Tra gli spauracchi principali per un possibile intervento ci sono le similitudini con l’Iraq. “Ma la Siria non è l’Iraq”, scriveva poco più di un mese fa Bill Keller sul New York Times; tanto per cominciare l’interesse nazionale è reale e non fabbricato a tavolino; poi in Iraq l’intervento americano ha scatenato un guerra tra sette mentre in Siria c’è già; inoltre abbiamo l’opzione di non mandare truppe; infine gli alleati ( tra cui Francia e gran Bretagna) stavolta non vanno convinti come nel 2003, ma sono già pronti, anzi stanno solo aspettando la luce verde da Washington per dare una mano.
Ma sono tante anche le voci contro l’intervento – almeno nei termini ventilati da Obama: Fareed Zakaria, opinionista tra gli altri di CNN e Time magazine, sostiene che un intervento timido e limitato rischia solo di peggiorare la situazione umanitaria e di complicare quella politica, considerando anche il fatto che tra le mille milizie sunnite dell’opposizione si annidano forze più ostili agli Stati Uniti, e di sicuro alla tolleranza – compresa quella religiosa – di quanto non sia il regime che stanno cercando di abbattere. E che una presa del potere a Damasco da parte loro potrebbe anche causare una repressione di cristiani e curdi finora rimasti neutrali, per non parlare del rischio di deterioramento dei rapporti con la Russia ( alleato storico di Assad) e dell’ondata di antiamericanismo che si scatenerebbe tra gli sciiti di tutto il Medio Oriente. Zakaria arriva non si capisce bene se ad accusare o a consigliare Obama di mantenere gli aiuti a un minimo in modo da far durare la guerra più a lungo possibile (un po’ come fece Reagan negli anni 80 con Iran e Iraq) per “dissanguare”, dice testualmente Zakaria, i due contendenti e renderli così meno ostici al momento di dover trattare con il vincitore.

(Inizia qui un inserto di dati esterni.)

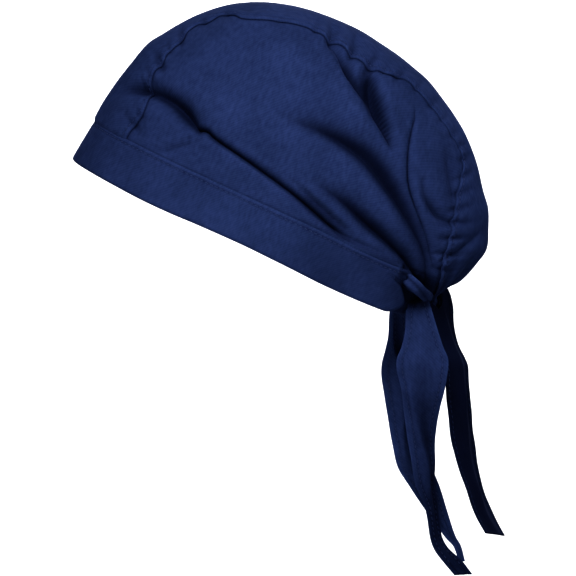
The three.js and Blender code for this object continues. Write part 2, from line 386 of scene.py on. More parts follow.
def finish_mesh(mesh, placed, grain, worn, hollow):
    """Puts a mesh's corners in place, in metres, with its weave map, wear and painted shade."""
    mesh.vertices.foreach_set("co", (placed * MM).astype(np.float32).ravel())
    corner = np.empty(len(mesh.loops), np.int32)
    mesh.loops.foreach_get("vertex_index", corner)
    weave = mesh.uv_layers.new(name="weave")
    weave.data.foreach_set("uv", (grain[corner] * MM).astype(np.float32).ravel())
    # The second attribute is painted shade: how far the colour is darkened where shade falls.
    for name, values in (("wear", worn), ("hollow", hollow)):
        kept = mesh.attributes.new(name, "FLOAT", "POINT")
        kept.data.foreach_set("value", np.clip(values, 0, 1).astype(np.float32))
    mesh.update()


def cloth_sheet(name, columns, rows, surface):
    """A grid of cloth moved to a surface and given its thickness."""
    built = bmesh.new()
    bmesh.ops.create_grid(built, x_segments=max(int(columns * DETAIL), FEWEST),
                          y_segments=max(int(rows * DETAIL), FEWEST), size=0.5)
    mesh = mesh_from(name, built)
    flat = np.empty(3 * len(mesh.vertices), np.float32)
    mesh.vertices.foreach_get("co", flat)
    flat = flat.reshape(-1, 3).astype(float) + 0.5
    finish_mesh(mesh, *surface(flat[:, 0], flat[:, 1]))
    sheet = add_object(name, mesh)
    wall = sheet.modifiers.new("cloth", "SOLIDIFY")
    wall.thickness = CLOTH * MM
    wall.offset = 0
    print(name, "faces:", len(mesh.polygons))
    return sheet


# %% [markdown]
# ## Folds
# A fold is a valley along a line. Its rows give the line's points on the cap's side, back from
# the origin and up from the headband's lower edge, how deep the valley is, and how far it spreads
# above the line and below it. Light comes from above, so a valley that spreads above its line and
# stops short below it shades softly down to a crisp lip. A larger sharpness makes steeper walls,
# and the grid's corners are drawn together at a crisp fold.

# %% Fold lines
FOLD_SAMPLES = 160
FOLD_LIPS = Named(share=0.16, reach=2.8)
LEAST_SPREAD = 0.2
CROWDING = Named(reach=7.0, power=0.7, ends=(2, 14))


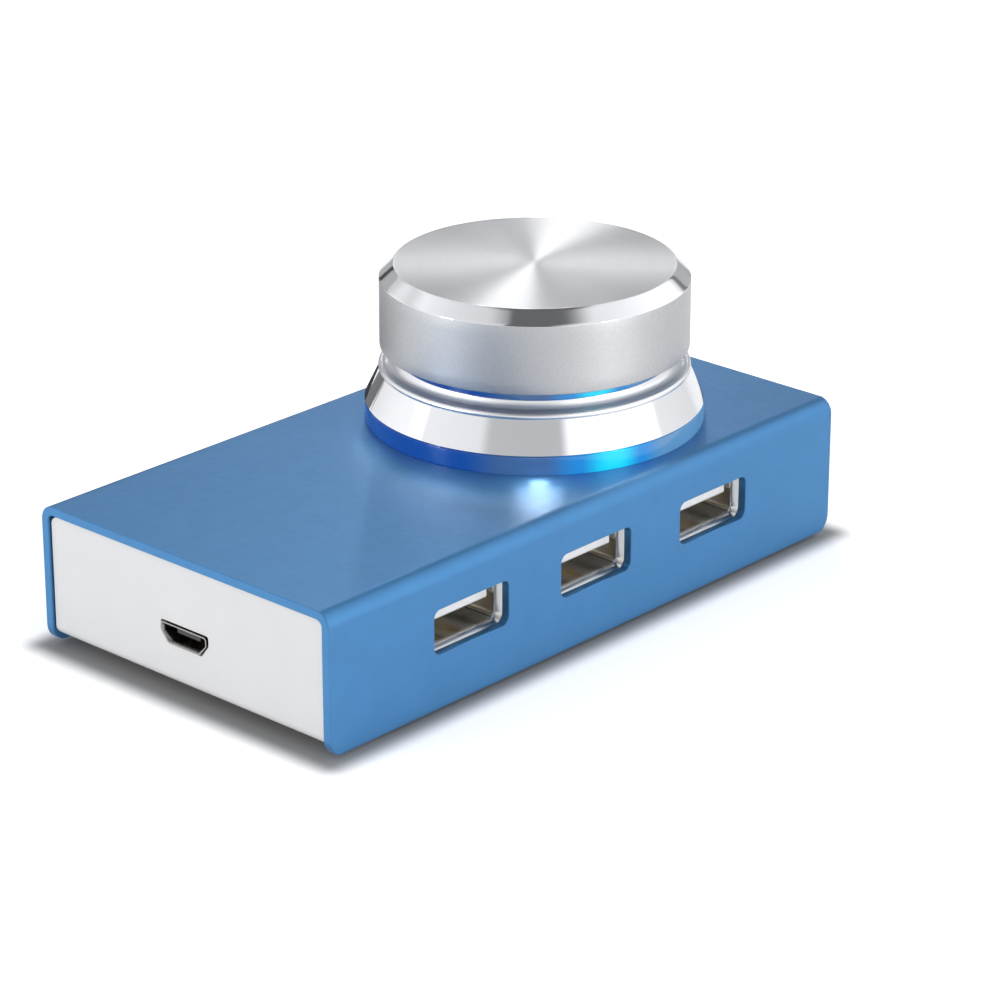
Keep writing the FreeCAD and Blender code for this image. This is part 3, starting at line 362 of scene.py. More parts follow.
class Nodes:
    """Short ways to add nodes to a tree."""

    def __init__(self, tree):
        self.tree = tree

    def add(self, kind, links=None, **attributes):
        """New node. Attributes that name an input set it, and links join inputs to outputs."""
        node = self.tree.nodes.new(kind)
        for name, value in attributes.items():
            label = name.replace("_", " ")
            if label in node.inputs:
                node.inputs[label].default_value = value
            else:
                setattr(node, name, value)
        for name, output in (links or {}).items():
            self.tree.links.new(output, node.inputs[name])
        return node

    def math(self, operation, a, b=0.0):
        """One Math node on two outputs or numbers."""
        node = self.add("ShaderNodeMath", operation=operation)
        for socket, value in zip(node.inputs, (a, b)):
            if isinstance(value, bpy.types.NodeSocket):
                self.tree.links.new(value, socket)
            else:
                socket.default_value = value
        return node.outputs[0]

    def spread(self, value, low, high, start=0.3, end=0.7, steps="LINEAR"):
        """Value from start..end to low..high."""
        node = self.add("ShaderNodeMapRange", {"Value": value}, interpolation_type=steps,
                        From_Min=start, From_Max=end, To_Min=low, To_Max=high)
        return node.outputs["Result"]

    def length(self, x, y):
        """Square root of x squared and y squared."""
        squares = [self.math("MULTIPLY", value, value) for value in (x, y)]
        return self.math("SQRT", self.math("ADD", *squares))

    def between(self, value, low, high, soft):
        """1 where the value lies between low and high, falling to 0 over soft on both sides."""
        up = self.spread(value, 0, 1, low - soft, low + soft, "SMOOTHSTEP")
        down = self.spread(value, 1, 0, high - soft, high + soft, "SMOOTHSTEP")
        return self.math("MULTIPLY", up, down)


class Finish(Nodes):
    """A node material with a Principled shader, and short ways to add its texture nodes."""

    def __init__(self, name, base, metallic=0.0, roughness=0.5, **sockets):
        self.material = bpy.data.materials.new(name)
        self.material.use_nodes = True
        super().__init__(self.material.node_tree)
        self.shader = self.tree.nodes["Principled BSDF"]
        sockets.update(Base_Color=(*base, 1), Metallic=metallic, Roughness=roughness)
        for socket, value in sockets.items():
            self.shader.inputs[socket.replace("_", " ")].default_value = value
        self.base, self.roughness = base, roughness
        self.where = self.add("ShaderNodeTexCoord").outputs["Object"]

    def noise(self, scale, detail=3.0, stretch=None, roughness=0.5):
        """Noise in object space, with features about 1 / scale metres wide."""
        where = self.where
        if stretch:
            where = self.add("ShaderNodeMapping", {"Vector": where}, Scale=stretch).outputs[0]
        return self.add("ShaderNodeTexNoise", {"Vector": where}, Scale=scale, Detail=detail,
                        Roughness=roughness).outputs["Fac"]

    def vary_colour(self, value, low=0.96, high=1.04, start=0.3, end=0.7):
        """Base colour times a factor that follows the value."""
        factor = self.spread(value, low, high, start, end)
        mix = self.add("ShaderNodeVectorMath", {"Scale": factor}, operation="SCALE")
        mix.inputs[0].default_value = self.base
        self.link(mix.outputs[0], "Base Color")

    def vary_roughness(self, value, swing):
        self.link(self.spread(value, self.roughness - swing, self.roughness + swing), "Roughness")

    def bump(self, height, strength, distance):
        node = self.add("ShaderNodeBump", {"Height": height}, Strength=strength, Distance=distance)
        self.link(node.outputs[0], "Normal")

    def link(self, output, socket):
        self.tree.links.new(output, self.shader.inputs[socket])

    def round_knob(self):
        """Distance from the knob's axis, angle round it in radians, and height, as node outputs."""
        centred = self.add("ShaderNodeVectorMath", {0: self.where}, operation="SUBTRACT")
        centred.inputs[1].default_value = (*AXIS, 0)
        split = self.add("ShaderNodeSeparateXYZ", {"Vector": centred.outputs[0]})
        x, y = split.outputs["X"], split.outputs["Y"]
        return self.length(x, y), self.math("ARCTAN2", y, x), split.outputs["Z"]

    def rings(self, reach, scale):
        """Noise that changes only with the distance from the axis, as turning marks do."""
        line = self.add("ShaderNodeCombineXYZ", {"X": reach})
        return self.add("ShaderNodeTexNoise", {"Vector": line.outputs[0]}, Scale=scale,
                        Detail=2.0).outputs["Fac"]


def grained(name, base, metallic, roughness, height, tint=None, gloss=None, stretch=None, rough=0.5):
    """Finish of up to three noises. height is (scale, detail, strength, distance) of the grain that
    stands up, tint is (scale, detail, low, high) of the colour and gloss (scale, detail, swing)."""
    made = Finish(name, base, metallic, roughness)
    if tint:
        made.vary_colour(made.noise(*tint[:2], roughness=rough), *tint[2:])
    if gloss:
        made.vary_roughness(made.noise(*gloss[:2]), gloss[2])
    made.bump(made.noise(*height[:2], stretch, rough), *height[2:])
    return made.material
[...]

Un’altra voce autorevole viene dal New York Times di domenica scorsa, dove Ramzy Mardini, esperto di affari mediorientali in forza al dipartimento di Stato nell’era Bush, definisce l’intervento, una pessima idea. I motivi citati da Mardini vanno dal vuoto di potere che si rischia di creare in una zona caldissima del mondo, al fatto che non è poi cosi scontato che la maggioranza dei siriani voglia davvero vedere i ribelli al potere. Il rischio, conclude, è quello di cadere nel solito doppio errore che normalmente commette l’America quando interviene in zone critiche del mondo: una miopia nel prevedere le conseguenze a lungo termine accoppiata a una comprensione tutt’altro che chiaro del contesto sociale e politico in cui avviene il tutto.
In Siria ci sono ancora molte cose non chiare sia per l’amministrazione sia per il popolo americano: a cominciare dalla presenza di armi di distruzione di massa. Non è chiaro il numero delle vittime del conflitto: le stime vanno dai 70.000 ai 100.000 morti. E in fondo anche dopo l’annunciata fornitura di armi e munizioni ai ribelli non è chiara né l’identità politica dei ribelli stessi né lo scopo finale della fornitura.
Quello che è chiaro, almeno dai sondaggi, è che gli americani dopo dieci anni di Afghanistan e Iraq non hanno voglia di un’altra guerra, di altre voci di spesa pubblica che non siano destinate al rilancio interno dell’economia, e soprattutto del rischio di un altro pantano in cui mandare a morire i propri figli (è vero che nessuno ha parlato di intervento militare diretto, ma anche il Vietnam era cominciato così). A maggior ragione poi se a portarli in guerra è un presidente di cui non si fidano più.